Something Windows Presentation Foundation (WPF) does, which I think is far superior to most other GUI API is that it splits layout updates and rendering updates into two separate passes. And while WPF is managed code the rendering engine is not. What happens with rendering is that the managed WPF rendering engine builds a command queue (this is what DirectX and OpenGL does) which is then handed of to the native rendering engine. What's a bit more elegant here is that WPF will then try to retain any computation which didn't change the visual state. A trick if you may, where you avoid costly rendering calls for things that doesn't have to be rendered (virtualizing).
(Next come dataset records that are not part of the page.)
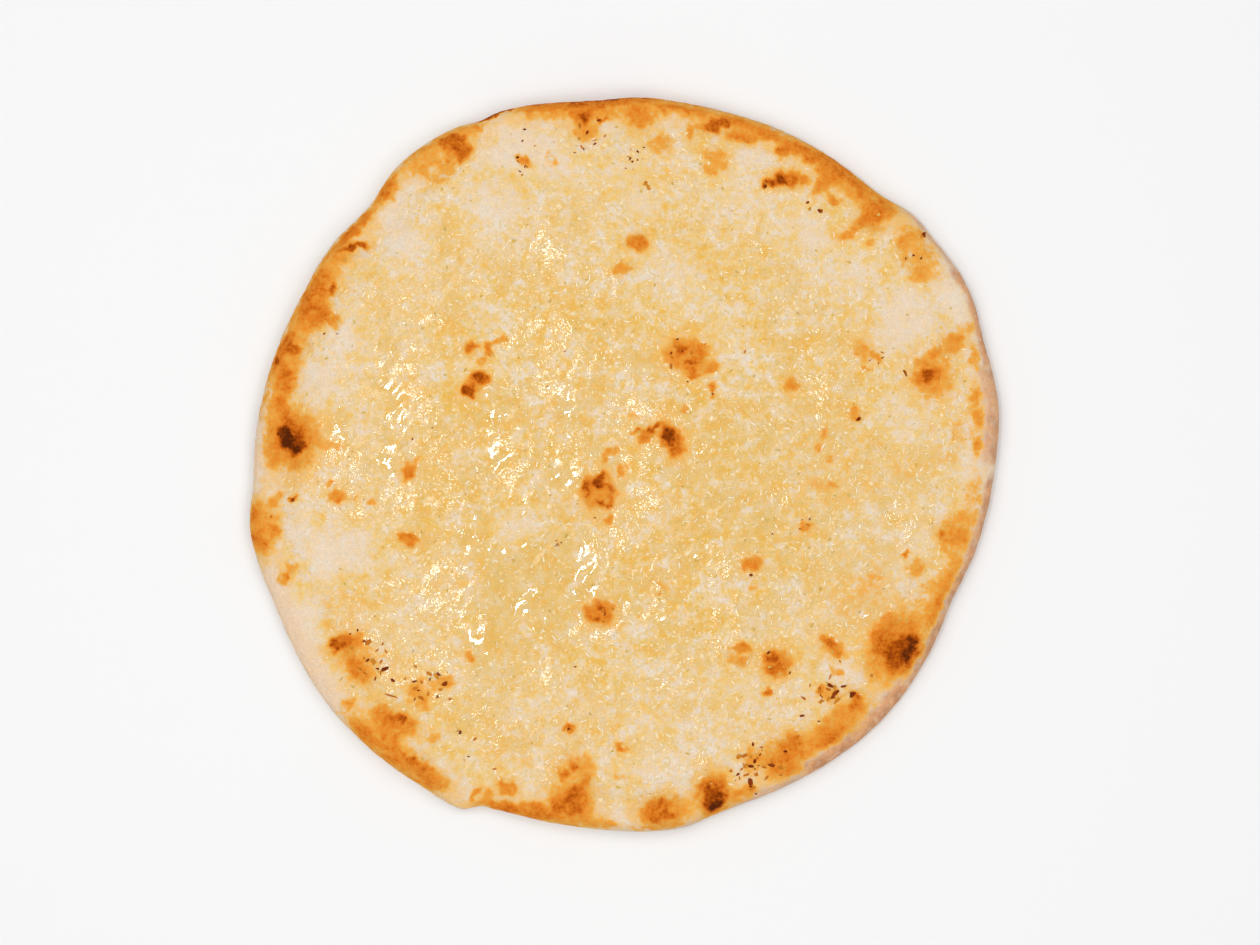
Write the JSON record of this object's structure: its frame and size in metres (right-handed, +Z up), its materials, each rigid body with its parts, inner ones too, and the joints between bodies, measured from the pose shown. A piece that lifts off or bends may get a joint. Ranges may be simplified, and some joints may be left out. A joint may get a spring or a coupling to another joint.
{
  "type": "pizza bread",
  "caption": "Flat round pizza bread with a low uneven browned rim, blisters and charred herb flecks; lies flat to be torn or sliced and shared.",
  "frame": {"origin": "on the flat underside, under the middle of the bread's outline seen from above", "axes": "+Z up, out of the baked top; +X to the right and +Y to the top of the bread as the picture shows it"},
  "size_m": [0.3002, 0.2942, 0.0146],
  "materials": {
    "baked_dough": "baked dough, oily in the middle, dry and browned at the rim"
  },
  "bodies": {
    "root": {"bread": "baked_dough"}
  },
  "joints": []
}
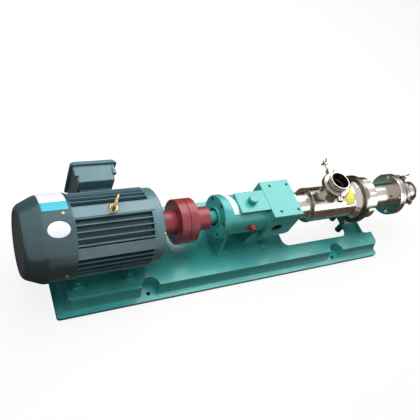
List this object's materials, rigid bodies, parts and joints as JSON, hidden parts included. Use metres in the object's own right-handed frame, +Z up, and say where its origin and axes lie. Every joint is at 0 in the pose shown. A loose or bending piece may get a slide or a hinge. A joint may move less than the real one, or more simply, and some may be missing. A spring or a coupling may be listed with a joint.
{
  "type": "progressive cavity pump",
  "caption": "Progressive cavity pump on a cast base: finned motor, pin coupling, bearing lantern, stainless suction casing with top nozzle, stator tube and clamped discharge.",
  "frame": {"origin": "middle of the four anchor holes, level with the underside of the base", "axes": "+X along the shaft from the motor to the discharge, +Z up, the terminal box on the +Y side"},
  "size_m": [1.698, 0.404, 0.416],
  "materials": {
    "base_paint": "teal enamel over cast iron",
    "housing_paint": "teal enamel over cast iron",
    "motor_paint": "grey-green enamel over cast iron",
    "coupling_paint": "dark red enamel",
    "stainless": "polished stainless steel",
    "dark_steel": "dark polished steel",
    "zinc": "yellow passivated zinc",
    "machined_steel": "turned steel",
    "black_plastic": "moulded black plastic",
    "red_plug": "red plug",
    "rubber": "black rubber"
  },
  "bodies": {
    "root": {"base_plate": "base_paint", "pump_support": "base_paint", "bearing_housing": "housing_paint", "bearing_cover": "housing_paint", "top_cover_plate": "housing_paint", "grease_cup": "housing_paint", "housing_foot_bolts": "housing_paint", "motor_foot_bolts": "housing_paint", "motor_frame": "motor_paint", "drive_end_shield": "motor_paint", "rear_end_shield": "motor_paint", "fan_cowl": "motor_paint", "terminal_box": "motor_paint", "terminal_box_lid": "motor_paint", "suction_casing": "stainless", "suction_stub": "stainless", "stator_tube": "stainless", "union_nut": "stainless", "discharge_body": "stainless", "outlet_stub": "stainless", "suction_clamp_segments": "stainless", "discharge_clamp_segments": "stainless", "suction_clamp_pins": "stainless", "discharge_clamp_pins": "stainless", "flange_bolts": "stainless", "seal_gland": "stainless", "gland_studs": "stainless", "clamping_ring": "dark_steel", "eye_bolt": "zinc", "support_bolts": "zinc", "casing_bolts": "zinc", "cowl_screws": "zinc", "terminal_lid_screws": "zinc", "shield_bolts": "zinc", "cover_screws": "machined_steel", "motor_bearings": "machined_steel", "drive_bearings": "machined_steel", "stator_core": "machined_steel", "cable_gland": "black_plastic", "oil_plug": "red_plug", "stator_rubber": "rubber", "oil_seal": "rubber", "joint_gaskets": "rubber", "packing_rings": "rubber"},
    "drive_train": {"motor_shaft": "machined_steel", "rotor_core": "machined_steel", "cooling_fan": "black_plastic", "motor_coupling_half": "coupling_paint", "pump_coupling_half": "coupling_paint", "coupling_pins": "coupling_paint", "coupling_bushes": "rubber", "shaft_keys": "machined_steel", "drive_shaft": "machined_steel"},
    "coupling_rod": {"coupling_rod": "stainless"},
    "pump_rotor": {"pump_rotor": "stainless"},
    "grease_cup_cap": {"grease_cup_cap": "housing_paint"},
    "suction_swing_bolt": {"suction_swing_bolt": "stainless"},
    "suction_wing_nut": {"suction_wing_nut": "stainless"},
    "discharge_swing_bolt": {"discharge_swing_bolt": "stainless"},
    "discharge_wing_nut": {"discharge_wing_nut": "stainless"}
  },
  "joints": [
    {"name": "drive_spin", "type": "hinge", "parent": "root", "child": "drive_train", "pos_m": [0, 0, 0.216], "axis": [1, 0, 0], "continuous": true},
    {"name": "rod_orbit", "type": "hinge", "parent": "root", "child": "coupling_rod", "pos_m": [0, 0, 0.216], "axis": [1, 0, 0], "continuous": true},
    {"name": "rotor_spin", "type": "hinge", "parent": "coupling_rod", "child": "pump_rotor", "pos_m": [0, 0.006, 0.216], "axis": [1, 0, 0], "continuous": true},
    {"name": "grease_cap_turn", "type": "hinge", "parent": "root", "child": "grease_cup_cap", "pos_m": [-0.048, 0, 0.3], "axis": [0, 0, 1], "range_deg": [-90, 270]},
    {"name": "suction_bolt_swing", "type": "hinge", "parent": "root", "child": "suction_swing_bolt", "pos_m": [0.32759, 0.07124, 0.336], "axis": [0, 0, 1], "range_deg": [-98, 12]},
    {"name": "suction_nut_spin", "type": "hinge", "parent": "suction_swing_bolt", "child": "suction_wing_nut", "pos_m": [0.32759, 0.07124, 0.336], "axis": [0.1219, 0.9925, 0], "continuous": true},
    {"name": "discharge_bolt_swing", "type": "hinge", "parent": "root", "child": "discharge_swing_bolt", "pos_m": [0.7832, 0.06074, 0.2535], "axis": [-1, 0, 0], "range_deg": [0, 110]},
    {"name": "discharge_nut_spin", "type": "hinge", "parent": "discharge_swing_bolt", "child": "discharge_wing_nut", "pos_m": [0.7832, 0.06074, 0.2535], "axis": [0, -0.682, 0.7314], "continuous": true}
  ],
  "couplings": [
    {"joint": "rod_orbit", "follows": "drive_spin", "ratio": -1},
    {"joint": "rotor_spin", "follows": "drive_spin", "ratio": 2}
  ]
}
In contrast to WM_PAINT which tells a Win32 window to repaint itself a WPF app would check what parts of that window requires repainting and only repaint the smallest change.
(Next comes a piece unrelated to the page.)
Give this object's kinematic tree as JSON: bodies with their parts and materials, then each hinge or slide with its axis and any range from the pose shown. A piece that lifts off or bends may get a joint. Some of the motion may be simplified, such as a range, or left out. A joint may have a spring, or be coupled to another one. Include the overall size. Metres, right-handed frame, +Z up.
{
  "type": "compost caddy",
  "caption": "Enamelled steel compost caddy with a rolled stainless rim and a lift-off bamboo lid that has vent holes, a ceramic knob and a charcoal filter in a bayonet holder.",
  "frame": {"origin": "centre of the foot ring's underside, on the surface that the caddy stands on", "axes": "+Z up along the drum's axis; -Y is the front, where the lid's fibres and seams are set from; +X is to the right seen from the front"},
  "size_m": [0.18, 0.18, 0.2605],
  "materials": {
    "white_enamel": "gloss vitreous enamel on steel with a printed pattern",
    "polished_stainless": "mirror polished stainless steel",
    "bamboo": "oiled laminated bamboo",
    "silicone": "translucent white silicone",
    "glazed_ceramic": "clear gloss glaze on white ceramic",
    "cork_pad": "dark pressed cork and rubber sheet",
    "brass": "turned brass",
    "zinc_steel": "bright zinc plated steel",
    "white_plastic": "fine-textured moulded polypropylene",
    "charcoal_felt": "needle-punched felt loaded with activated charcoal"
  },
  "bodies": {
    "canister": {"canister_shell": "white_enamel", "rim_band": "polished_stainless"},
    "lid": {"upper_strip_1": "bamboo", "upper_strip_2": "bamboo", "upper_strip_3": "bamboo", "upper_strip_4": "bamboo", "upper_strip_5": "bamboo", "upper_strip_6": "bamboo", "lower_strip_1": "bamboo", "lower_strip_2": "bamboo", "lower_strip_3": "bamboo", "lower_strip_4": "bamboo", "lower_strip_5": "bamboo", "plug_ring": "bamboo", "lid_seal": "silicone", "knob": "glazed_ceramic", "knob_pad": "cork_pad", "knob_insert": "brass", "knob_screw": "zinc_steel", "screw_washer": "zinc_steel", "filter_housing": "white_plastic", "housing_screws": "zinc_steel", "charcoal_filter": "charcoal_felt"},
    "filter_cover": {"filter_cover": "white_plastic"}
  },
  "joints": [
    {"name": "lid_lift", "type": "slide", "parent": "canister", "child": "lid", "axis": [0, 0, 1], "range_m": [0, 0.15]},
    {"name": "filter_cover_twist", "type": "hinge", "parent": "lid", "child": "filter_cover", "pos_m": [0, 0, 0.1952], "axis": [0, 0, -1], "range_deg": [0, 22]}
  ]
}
Now WPF is not supreme, it's a solid effort from Microsoft but it's not the holy grail yet... the code which runs the pipeline could still be improved and the memory footprint of any managed app is still more than I would want. But I hope this is the kind of answer you are looking for.
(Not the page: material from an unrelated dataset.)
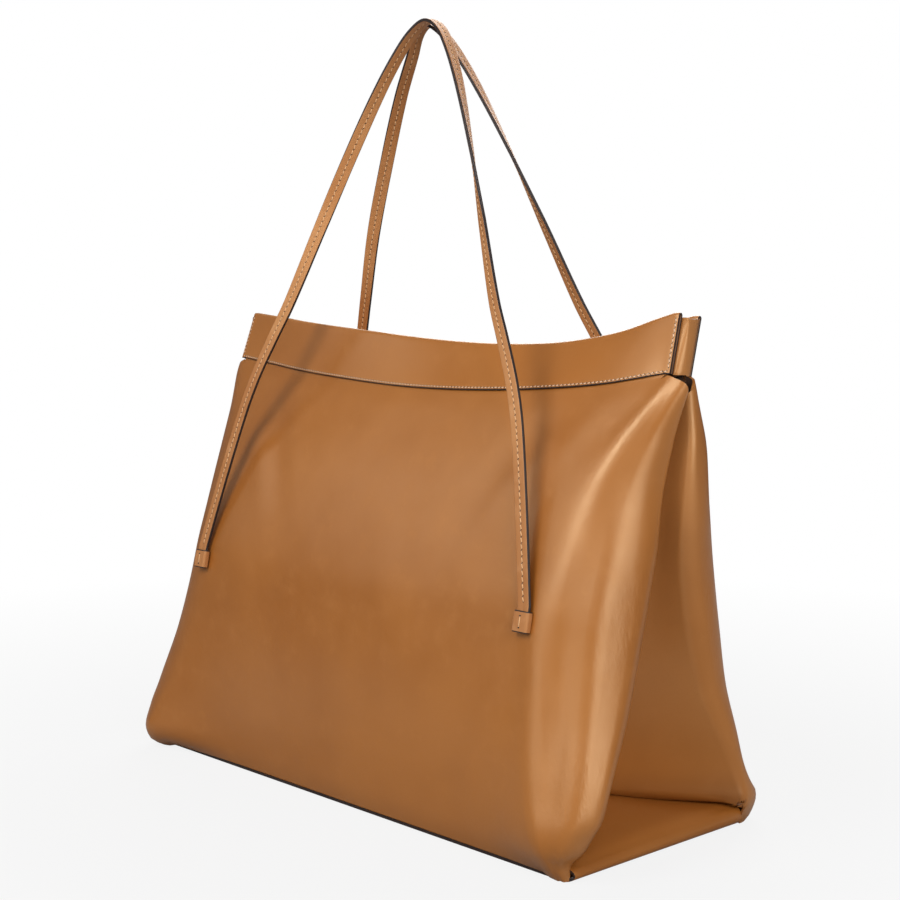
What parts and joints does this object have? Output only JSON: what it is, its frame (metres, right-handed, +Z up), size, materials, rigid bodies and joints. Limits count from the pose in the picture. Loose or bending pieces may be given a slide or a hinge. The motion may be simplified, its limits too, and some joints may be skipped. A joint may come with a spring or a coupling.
{
  "type": "shopper bag",
  "caption": "Soft leather shopper bag with a folded collar round its mouth, side gussets folded inwards and narrow twisting shoulder straps held in small stitched keepers.",
  "frame": {"origin": "on the ground under the middle of the base", "axes": "+Z up, +X along the bag's length to the right seen from the front, front panel towards -Y"},
  "size_m": [0.5561, 0.2311, 0.6245],
  "materials": {
    "base_panel": "smooth satin",
    "base_board": "suede-covered board",
    "front_body": "smooth satin",
    "back_body": "smooth satin",
    "front_collar": "smooth satin",
    "back_collar": "smooth satin",
    "front_collar_stiffener": "matte fibre",
    "back_collar_stiffener": "matte fibre",
    "left_bridge_strip": "smooth satin",
    "right_bridge_strip": "smooth satin",
    "front_left_keeper": "satin, fine grain",
    "front_left_strap_end": "satin, fine grain",
    "front_right_keeper": "satin, fine grain",
    "front_right_strap_end": "satin, fine grain",
    "back_left_keeper": "satin, fine grain",
    "back_left_strap_end": "satin, fine grain",
    "back_right_keeper": "satin, fine grain",
    "back_right_strap_end": "satin, fine grain",
    "front_strap_outer": "satin, fine grain",
    "front_strap_lining": "satin, fine grain",
    "back_strap_outer": "satin, fine grain",
    "back_strap_lining": "satin, fine grain"
  },
  "bodies": {
    "bag": {"base_panel": "base_panel", "base_board": "base_board", "front_body": "front_body", "back_body": "back_body", "front_collar": "front_collar", "back_collar": "back_collar", "front_collar_stiffener": "front_collar_stiffener", "back_collar_stiffener": "back_collar_stiffener", "left_bridge_strip": "left_bridge_strip", "right_bridge_strip": "right_bridge_strip", "front_left_keeper": "front_left_keeper", "front_left_strap_end": "front_left_strap_end", "front_right_keeper": "front_right_keeper", "front_right_strap_end": "front_right_strap_end", "back_left_keeper": "back_left_keeper", "back_left_strap_end": "back_left_strap_end", "back_right_keeper": "back_right_keeper", "back_right_strap_end": "back_right_strap_end"},
    "front_handle": {"front_strap_outer": "front_strap_outer", "front_strap_lining": "front_strap_lining"},
    "back_handle": {"back_strap_outer": "back_strap_outer", "back_strap_lining": "back_strap_lining"}
  },
  "joints": [
    {"name": "front_handle_swing", "type": "hinge", "parent": "bag", "child": "front_handle", "pos_m": [0, -0.08783, 0.18413], "axis": [1, 0, 0], "range_deg": [0, 105]},
    {"name": "back_handle_swing", "type": "hinge", "parent": "bag", "child": "back_handle", "pos_m": [0, 0.08809, 0.18406], "axis": [-1, 0, 0], "range_deg": [0, 105]}
  ]
}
WPF is able to do some things asynchronously rather decent, which is a huge deal if you wanna make a really responsive low-latency/low-cpu UI. Asynchronous operations is more than off-loading work on a different thread.
To summarize things slow and expensive GUI means too much repainting and the kind of repainting which is very expensive i.e. the entire surface area.
I does to some degree depend on the language. You might have noticed that Java and RealBasic applications are a fair bit slower than their C-based (C++, C#, Objective-C) counterparts.
However GUI applications are much more complex than command line apps. The Terminal window needs only to draw a simple window that doesn't support buttons.
There are also multiple loops for extra inputs and features.
I think that you can find some interesting thoughts on this topic in "Window System Design: If I had it to do over again in 2002" by James Gosling (the Java guy, also known for his work on pre-X11 windowing systems). Available online here[pdf].